Key things to remember about the Arctic Council

  • The Arctic Council is an intergovernmental forum focused on Arctic environmental and social issues, especially those affecting Indigenous peoples.

  • In Intro to Anthropology, it is useful because it shows applied anthropology working in a real policy setting.

  • Its consensus model means decisions depend on agreement, which makes power and representation worth examining closely.

  • The council is a strong example of how climate change can reshape culture, subsistence, and community life.

  • It also shows why Indigenous Knowledge matters in research and adaptation planning.

Frequently asked questions about the Arctic Council

What is the Arctic Council in Intro to Anthropology?

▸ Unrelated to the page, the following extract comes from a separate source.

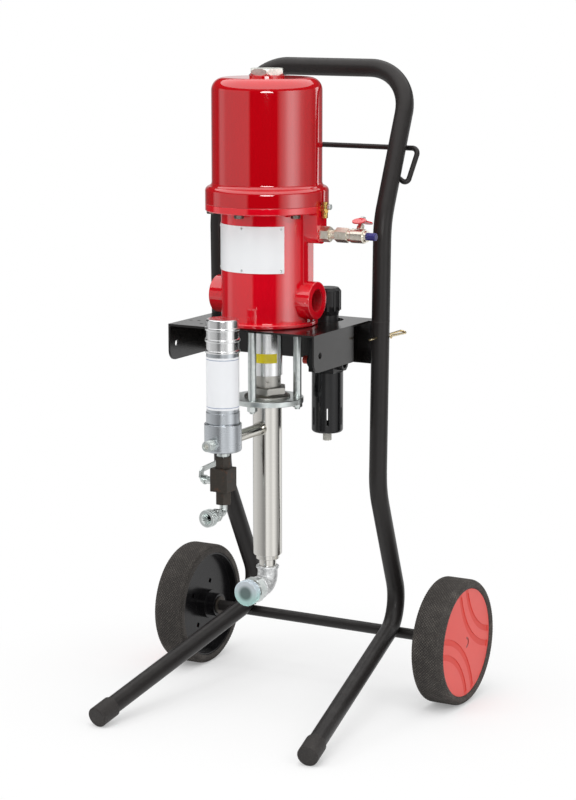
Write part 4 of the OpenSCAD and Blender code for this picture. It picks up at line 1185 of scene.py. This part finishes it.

The Arctic Council is a forum where Arctic states and Indigenous organizations discuss issues like climate change, sustainable development, and environmental protection. In anthropology, it matters because it shows how Indigenous rights and Indigenous Knowledge can shape public policy, not just academic research.

Is the Arctic Council the same as a government agency?

Not exactly. It is an intergovernmental forum, which means it brings governments together but is not a single national agency. That difference matters because the council depends on cooperation and consensus, and Indigenous organizations also have a formal role in the process.

Why does the Arctic Council matter for Indigenous communities?

It gives Indigenous representatives a voice in decisions that affect land, resources, and environmental change in the Arctic. Anthropology pays attention to this because representation, sovereignty, and the use of Indigenous Knowledge all shape how policy works on the ground.

How does the Arctic Council connect to climate change adaptation?

The council is one place where climate change adaptation becomes practical policy. As ice conditions, wildlife, and travel patterns shift, communities need strategies that fit local realities. Anthropologically, that means adaptation is not only technical, it is also cultural and social.